Mr Blair said he would replace the culture of uniformity in secondary education with schools which had “a distinctive mission, ethos and purpose” where diversity would be “not the exception but the hallmark of secondary education”.

But teachers’ leaders reacted with anger to the Government spin put on the proposals, saying they caricatured the reality of comprehensive schools. They were infuriated by the declaration by Alastair Campbell, the Prime Minister’s official spokesman, that “the day of the bog-standard comprehensive is over”.

Labour backbenchers accused the Government of betraying the party’s traditional values, saying that “selection by aptitude, ability, race, religion and class is inherently divisive in society”.

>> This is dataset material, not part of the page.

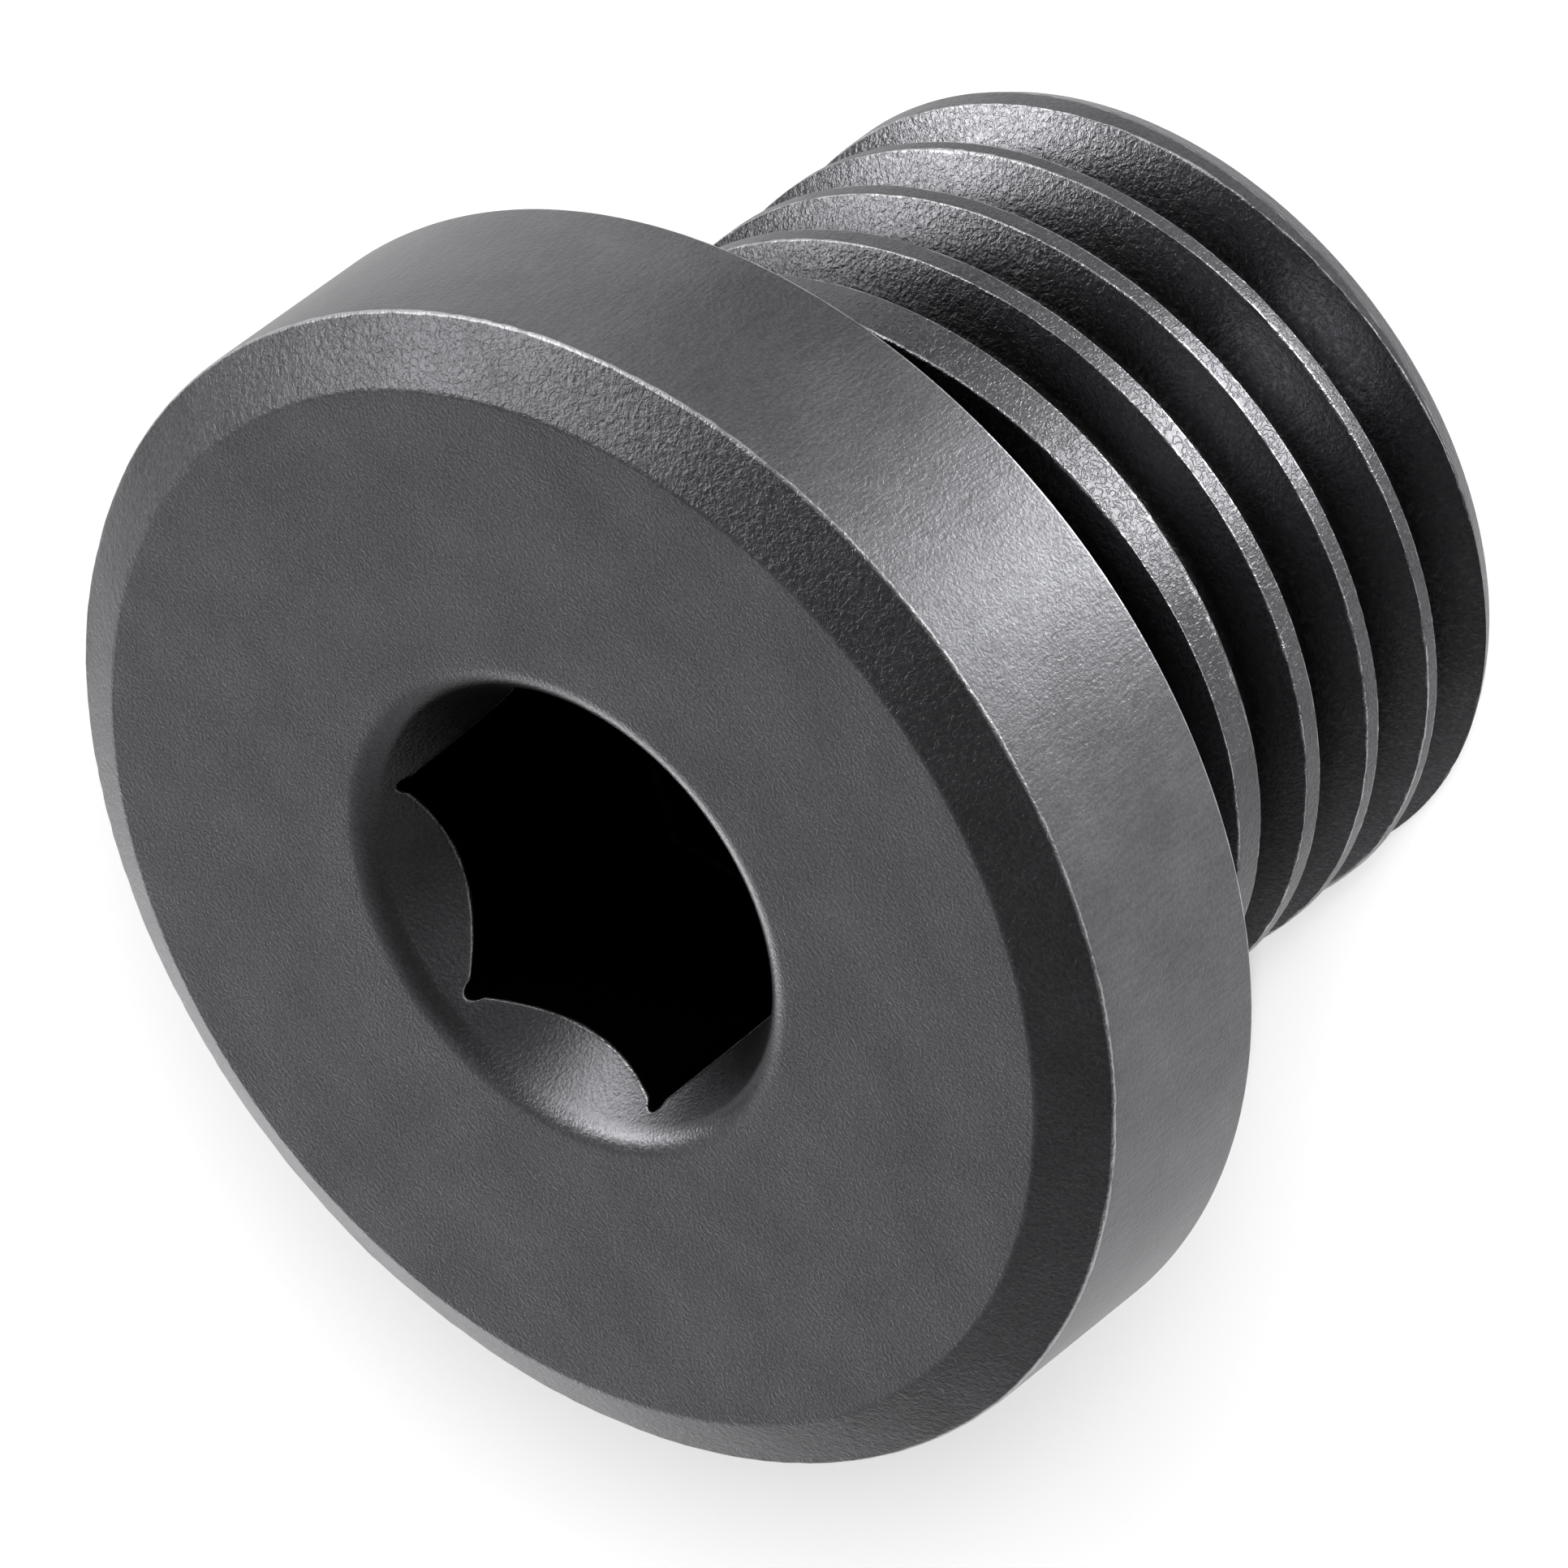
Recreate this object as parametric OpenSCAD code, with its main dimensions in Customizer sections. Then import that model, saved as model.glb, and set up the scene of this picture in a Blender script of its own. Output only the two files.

Nine Labour MPs - led by left-wigers Tony Benn and Dennis Skinner - expressed their “grave disappointment” at the planned changes.

The plans include:

* 1,500 secondaries to become specialist colleges by 2006. New specialisms in science, engineering and business and enterprise;

* more church schools, beacon schools, Excellence in Cities areas;

* Government to make a larger contribution towards the building costs of church schools;

* more business involvement in running failing schools on fixed-term contracts;

* a three-year time-limit for Fresh Start schools to succeed;

* new pilot of radical intervention in the most challenging circumstances. Ten pilot schools in the most disadvantaged areas will receive extra funding to cut class sizes;

* recruitment and retention package includes paying off some teachers’ student loans over 10 years if they stay in the state sector.

The consultation on the Green Paper runs until June 1.